Both volumes are in general commendably free of mistakes and misprints – no small accomplishment considering that research and translations are reported in more than forty languages, including such relatively exotic languages as Albanian, Finnish, Hebrew, Hungarian, Turkish, and Malayalam. One of the particularly helpful features is that critical and scholarly books on Kafka in several lesser-known as well as in more familiar languages are not only listed but (in general) helpfully annotated in both German and English. A major characteristic of the bibliography, indeed, is the compilers’ laudable attempt to make it accessible to Kafka enthusiasts who do not speak or read German. The potential positive effects of this will be obvious; the main negative effect is that it considerably increases the already considerable complexity of the volumes as far as the user is concerned. Not surprisingly, the reader who speaks only English will have to use quite a bit of ingenuity in many cases to track down the particular piece of information sought. It must also be said that the quality of the English is rather uneven.

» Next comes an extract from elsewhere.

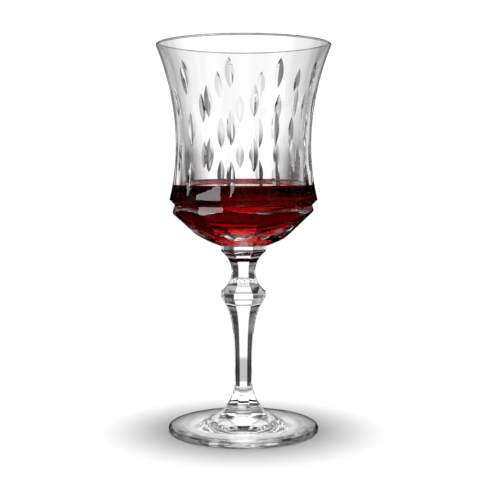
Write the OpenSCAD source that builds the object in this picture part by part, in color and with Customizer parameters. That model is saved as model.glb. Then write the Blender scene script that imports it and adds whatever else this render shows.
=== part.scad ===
// Stemmed crystal wine glass, filled to just above its shoulder.
// Millimetres, +Z up; the origin is the middle of the foot's resting plane.

/* [Overall] */
// Height from the table to the lip
height = 200; // [190:1:215]
// Diameter over the lip
rim_d = 90; // [84:1:96]

/* [Bowl] */
// Outside diameter of the waist, the bowl's narrowest place
waist_d = 69.8; // [66:0.2:72]
// Height of the waist
waist_z = 148; // [142:1:154]
// Outside diameter of the shoulder
shoulder_d = 76.6; // [74:0.2:80]
// Height of the shoulder's edge
shoulder_z = 120.3; // [118:0.1:122]
// Outside diameter at the bottom of the groove under the shoulder
groove_d = 71; // [69:0.2:73]
// Height of the groove's bottom
groove_z = 117.6; // [116:0.1:119]
// Outside diameter of the edge where the underside begins
keel_d = 74.2; // [72:0.2:76]
// Height of that edge
keel_z = 112.7; // [111:0.1:114]
// How far the underside bulges from a straight cone
underside_bulge = 1.75; // [1:0.05:2.5]

/* [Inside of the bowl] */
// Thickness of the lip
lip_wall = 1.5; // [1.2:0.1:2]
// Thickness of the wall at the waist
waist_wall = 2.1; // [1.8:0.1:2.6]
// Inside radius where the rounded bottom begins
well_r = 34; // [33:0.1:34.5]
// Height where the rounded bottom begins
well_z = 121; // [119:0.5:123]
// How much the rounded bottom narrows: 1 is an ellipse, more is closer to a cone
well_taper = 1.4; // [1:0.1:2]
// Height of the lowest point inside
well_floor_z = 104; // [103:0.5:106]
// Height of the wine's surface
wine_z = 128; // [112:1:145]

/* [Cut decoration] */
// Number of columns of olive cuts with three cuts each; as many columns of two stand between them
cut_columns = 10; // [6:1:10]
// Direction of one column of three, from the +X axis
first_cut = -102.3; // [-180:0.1:180]
// Drift of the hand indexing of the columns, in degrees
index_drift = 2.5; // [0:0.1:3]
// Depth of an olive cut
cut_depth = 0.9; // [0.4:0.1:1]
// Width of an olive cut
cut_w = 4.9; // [3:0.1:6]
// Number of flat facets under the shoulder
facets = 8; // [6:1:10]
// Direction of one ridge between two facets, from the +X axis
first_ridge = -77; // [-180:0.5:180]
// Radius at the top of a facet, in its middle
facet_r = 36.4; // [36:0.1:37]
// Height of the top of a facet, in its middle
facet_z = 115.35; // [114:0.05:116.5]
// Angle between a facet and the vertical
facet_lean = 45.5; // [44:0.5:47]

/* [Stem] */
// Height of the top of the collar, where the bowl sits
collar_z = 96.5; // [94:0.5:98]
// Width over the flats of the collar
collar_w = 23.3; // [22:0.1:25]
// Height of the collar's flat band
collar_h = 2.6; // [2:0.1:3.5]
// Width over the flats of the neck, between collar and knop
neck_w = 12.3; // [11:0.1:14]
// Height of the knop's upper edge
knop_z = 72.5; // [70:0.5:74]
// Width over the flats of the knop
knop_w = 23.2; // [21:0.1:25]
// Height of the knop's flat band
knop_h = 2.5; // [2:0.1:4]
// How fast the stem tapers under the knop
knop_fade = 9.2; // [7:0.1:10]
// Width over the flats of the shaft at its thinnest
shaft_w = 9; // [8:0.1:11]
// Height where the shaft begins to spread to the foot
spread_z = 26; // [22:0.5:30]
// Radius of that spread
spread_r = 24; // [22:0.5:27]

/* [Foot] */
// Diameter of the foot
foot_d = 78; // [72:1:84]
// Height of the small boss in the middle, where the stem stands
boss_z = 9.6; // [8.5:0.1:10.5]
// Diameter of the boss
boss_d = 24.4; // [24:0.1:27]
// Thickness of the foot at its edge
foot_edge = 3.2; // [2.6:0.1:4]
// Distance over which the boss fades into the foot
boss_fade = 6.9; // [5:0.1:8]
// Inside diameter of the ring that the glass rests on
rest_ring_d = 62; // [56:1:68]
// Rise of the hollow inside the resting ring
foot_hollow = 1.2; // [0.6:0.1:2]

/* [Hidden] */
crystal = [0.86, 0.9, 0.92, 0.45];
red_wine = [0.38, 0.01, 0.03, 0.9];
round_faces = 96;
sides = 8;

rim_r = rim_d / 2;
lip_r = lip_wall / 2;
lip_z = height - lip_r;
waist_r = waist_d / 2;
shoulder_r = shoulder_d / 2;
waist_in = waist_r - waist_wall;
foot_r = foot_d / 2;
knop_base = knop_z - knop_h;
neck_z = (collar_z - collar_h + knop_z) / 2;

// Heights and lengths of the olive cuts: columns of three, and columns of two.
trios = [[182, 15.3], [155.6, 17.3], [130.8, 18.4]];
pairs = [[168.8, 16.3], [142.7, 17.3]];

// Radius of the arc that leaves the vertical and moves out by spread over a height rise.
function arc_radius(rise, spread) = (rise * rise + spread * spread) / (2 * spread);

// Radius at height z of a throat that is narrowest, with radius r0, at z0.
function throat_r(z, r0, z0, bend) = r0 + bend - sqrt(bend * bend - (z - z0) * (z - z0));

// Points of that throat from height za to height zb.
function throat(r0, z0, bend, za, zb, steps) =
    [for (i = [0:steps]) let (z = za + (zb - za) * i / steps) [throat_r(z, r0, z0, bend), z]];

// Points of the arc from p to q that bulges by rise to the right of the way from p to q.
function bulge(p, q, rise, steps) =
    let (way = q - p, chord = norm(way), u = way / chord, side = [u.y, -u.x])
    let (r = arc_radius(chord / 2, rise), half = asin(chord / 2 / r))
    [for (i = [0:steps]) let (a = half * (2 * i / steps - 1))
        (p + q) / 2 + u * r * sin(a) + side * r * (cos(a) - cos(half))];

flare_bend = arc_radius(lip_z - waist_z, rim_r - waist_r);
skirt_bend = arc_radius(waist_z - shoulder_z, shoulder_r - waist_r);
flare_bend_in = arc_radius(lip_z - waist_z, rim_r - lip_wall - waist_in);
skirt_bend_in = arc_radius(waist_z - well_z, well_r - waist_in);
neck_bend = arc_radius(knop_z - neck_z, (knop_w - neck_w) / 2);

// Wall of the bowl seen from outside: radius, slope and bend at height z.
function wall_bend(z) = z > waist_z ? flare_bend : skirt_bend;
function wall_r(z) = throat_r(z, waist_r, waist_z, wall_bend(z));
function wall_lean(z) = asin((z - waist_z) / wall_bend(z));

// Half outline of the outside of the bowl, from its seat on the stem up to the lip.
outside = concat(
    [[0, collar_z]],
    bulge([collar_w / 2 / cos(180 / sides), collar_z], [keel_d / 2, keel_z], underside_bulge, 9),
    [[groove_d / 2, groove_z]],
    throat(waist_r, waist_z, skirt_bend, shoulder_z, waist_z, 6),
    throat(waist_r, waist_z, flare_bend, waist_z + 5, lip_z, 9));

// The round lip, from the outside over the top to the inside.
lip = [for (a = [0:30:180]) [rim_r - lip_r + lip_r * cos(a), lip_z + lip_r * sin(a)]];

// Half outline of the inside of the bowl, from the lip down to its floor.
inside = concat(
    throat(waist_in, waist_z, flare_bend_in, lip_z - 4, waist_z, 9),
    throat(waist_in, waist_z, skirt_bend_in, waist_z - 6, well_z, 4),
    [for (a = [81:-9:0]) [well_r * pow(sin(a), well_taper), well_z - (well_z - well_floor_z) * cos(a)]]);

// A grinding wheel with a V edge, standing upright, that leaves an olive cut at height z.
module olive_cut(z, length) {
    wheel_r = 1 / (8 * cut_depth / (length * length) + 1 / wall_bend(z));
    edge = 2 * cut_depth;
    lean = wall_lean(z);
    reach = wheel_r - cut_depth;
    translate([wall_r(z) + reach * cos(lean), 0, z - reach * sin(lean)])
        rotate([90, 0, 0])
            rotate_extrude($fn = round_faces)
                polygon([[0, -cut_w], [wheel_r - edge, -cut_w], [wheel_r, 0],
                         [wheel_r - edge, cut_w], [0, cut_w]]);
}

module cut_column(cuts, direction) {
    rotate(direction + index_drift * cos(direction + 90))
        for (cut = cuts)
            olive_cut(cut[0], cut[1]);
}

// The waste that one flat grinding pass takes off the underside.
module facet_waste() {
    size = 40;
    translate([facet_r, 0, facet_z])
        rotate([0, facet_lean, 0])
            translate([0, -size / 2, -size])
                cube([size, size, 2 * size]);
}

module bowl() {
    step = 360 / cut_columns;
    color(crystal)
        difference() {
            rotate_extrude($fn = round_faces)
                polygon(concat(outside, lip, inside));
            for (i = [0:cut_columns - 1]) {
                cut_column(trios, first_cut + i * step);
                cut_column(pairs, first_cut + (i + 0.5) * step);
            }
            for (i = [0:facets - 1])
                rotate(first_ridge + (i + 0.5) * 360 / facets)
                    facet_waste();
        }
}

// Half outline of the stem: half the width over two opposite flats against height.
function stem_outline() = concat(
    [[collar_w / 2, collar_z]],
    throat(neck_w / 2, neck_z, neck_bend, 2 * neck_z - knop_z, knop_z, 14),
    [for (i = [0:12]) let (z = knop_base - (knop_base - spread_z) * pow(i / 12, 1.5))
        [shaft_w / 2 + (knop_w - shaft_w) / 2 * exp((z - knop_base) / knop_fade), z]],
    throat(shaft_w / 2, spread_z, spread_r, spread_z - 4, boss_z, 7));

module stem() {
    half = stem_outline();
    other = [for (i = [len(half) - 1:-1:0]) [-half[i].x, half[i].y]];
    color(crystal)
        intersection_for(i = [0:sides / 2 - 1])
            rotate([90, 0, i * 360 / sides])
                linear_extrude(height = foot_d, center = true)
                    polygon(concat(half, other));
}

module foot() {
    edge_r = foot_edge / 2;
    boss_r = boss_d / 2;
    slope_end = foot_r - edge_r;
    color(crystal)
        rotate_extrude($fn = round_faces)
            polygon(concat(
                [[0, foot_hollow]],
                bulge([rest_ring_d / 8, foot_hollow * 0.94], [rest_ring_d / 2, 0], -0.2, 5),
                [for (i = [0:8]) let (a = -90 + 20 * i)
                    [slope_end + edge_r * cos(a), edge_r + edge_r * sin(a)]],
                [for (i = [0:10]) let (r = slope_end + (boss_r - slope_end) * pow(i / 10, 0.7))
                    [r, foot_edge + (boss_z - foot_edge) * exp((boss_r - r) / boss_fade)]],
                [[0, boss_z]]));
}

module wine() {
    color(red_wine)
        intersection() {
            rotate_extrude($fn = round_faces)
                polygon(concat([[0, lip_z - 4]], inside));
            cylinder(r = foot_r, h = wine_z);
        }
}

bowl();
stem();
foot();
wine();
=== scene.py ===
"""Looks of the wine glass: cut crystal bowl, panelled stem, round foot and red wine, in a studio."""
import math

import bpy
import numpy as np
from mathutils import Matrix, Vector


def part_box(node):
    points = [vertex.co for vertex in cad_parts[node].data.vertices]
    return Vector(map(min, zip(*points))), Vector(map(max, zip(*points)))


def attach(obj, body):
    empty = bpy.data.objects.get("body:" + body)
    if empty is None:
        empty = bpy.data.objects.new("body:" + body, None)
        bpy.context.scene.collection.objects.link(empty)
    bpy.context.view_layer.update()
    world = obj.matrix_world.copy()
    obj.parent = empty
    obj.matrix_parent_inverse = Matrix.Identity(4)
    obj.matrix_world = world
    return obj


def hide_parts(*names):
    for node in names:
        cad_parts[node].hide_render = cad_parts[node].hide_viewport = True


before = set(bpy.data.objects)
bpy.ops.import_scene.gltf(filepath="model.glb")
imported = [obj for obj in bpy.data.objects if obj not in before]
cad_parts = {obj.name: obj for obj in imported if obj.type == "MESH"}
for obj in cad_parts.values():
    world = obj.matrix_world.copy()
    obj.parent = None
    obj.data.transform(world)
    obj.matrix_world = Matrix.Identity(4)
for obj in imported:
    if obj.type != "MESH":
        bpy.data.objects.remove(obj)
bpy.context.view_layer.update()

MM = 0.001
TURNS = 240

# Places that come from the CAD frame, in millimetres.
bowl_low, bowl_high = (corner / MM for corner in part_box("bowl"))
stem_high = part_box("stem")[1] / MM
foot_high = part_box("foot")[1] / MM
wine_low, wine_high = (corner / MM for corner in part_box("wine"))
LIP_TOP = bowl_high.z
RIM_R = bowl_high.x
SEAT_Z = bowl_low.z
FOOT_R = foot_high.x
BOSS_Z = foot_high.z
WINE_Z = wine_high.z
WELL_FLOOR_Z = wine_low.z
COLLAR_HALF = stem_high.x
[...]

It would be astonishing if a scholarly work of this size and scope did not have its weaknesses, and this one is not an exception. It would be ungenerous in the extreme, however, to allow such weaknesses, even though significant, to distract us from a proper recognition of the enormous achievement represented by this huge and comprehensive bibliography. It will undoubtedly prove to be an indispensable tool for any serious Kafka scholar for many years to come. Its almost 1,500 pages contain a positive treasure-trove of multilingual information on Kafka, his translators, and his critics, even if the richness of the compilation may reveal itself more readily to those with the time to browse than to those who wish to locate a particular piece of information quickly.